▶ **GOAL OF THE EXERCISE**: Repeat the listing in full, preserving every character.

'''

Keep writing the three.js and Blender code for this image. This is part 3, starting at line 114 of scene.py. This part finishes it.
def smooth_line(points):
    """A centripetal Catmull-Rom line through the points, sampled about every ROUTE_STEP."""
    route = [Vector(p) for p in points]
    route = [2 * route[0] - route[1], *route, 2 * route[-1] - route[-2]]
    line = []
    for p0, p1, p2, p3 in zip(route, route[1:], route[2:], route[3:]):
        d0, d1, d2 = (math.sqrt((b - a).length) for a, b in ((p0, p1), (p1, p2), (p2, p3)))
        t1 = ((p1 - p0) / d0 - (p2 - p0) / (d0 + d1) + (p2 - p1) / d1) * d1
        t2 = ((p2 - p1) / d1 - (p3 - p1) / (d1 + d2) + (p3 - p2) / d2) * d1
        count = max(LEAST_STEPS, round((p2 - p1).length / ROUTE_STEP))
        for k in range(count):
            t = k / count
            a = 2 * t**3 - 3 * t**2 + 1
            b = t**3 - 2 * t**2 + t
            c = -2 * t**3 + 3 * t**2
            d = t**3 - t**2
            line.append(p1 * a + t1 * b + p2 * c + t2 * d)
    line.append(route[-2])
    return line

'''

▶ **RESPONSE TO THIS TASK**:
Keep writing the three.js and Blender code for this image. This is part 3, starting at line 114 of scene.py. This part finishes it.
def smooth_line(points):
    """A centripetal Catmull-Rom line through the points, sampled about every ROUTE_STEP."""
    route = [Vector(p) for p in points]
    route = [2 * route[0] - route[1], *route, 2 * route[-1] - route[-2]]
    line = []
    for p0, p1, p2, p3 in zip(route, route[1:], route[2:], route[3:]):
        d0, d1, d2 = (math.sqrt((b - a).length) for a, b in ((p0, p1), (p1, p2), (p2, p3)))
        t1 = ((p1 - p0) / d0 - (p2 - p0) / (d0 + d1) + (p2 - p1) / d1) * d1
        t2 = ((p2 - p1) / d1 - (p3 - p1) / (d1 + d2) + (p3 - p2) / d2) * d1
        count = max(LEAST_STEPS, round((p2 - p1).length / ROUTE_STEP))
        for k in range(count):
            t = k / count
            a = 2 * t**3 - 3 * t**2 + 1
            b = t**3 - 2 * t**2 + t
            c = -2 * t**3 + 3 * t**2
            d = t**3 - t**2
            line.append(p1 * a + t1 * b + p2 * c + t2 * d)
    line.append(route[-2])
    return line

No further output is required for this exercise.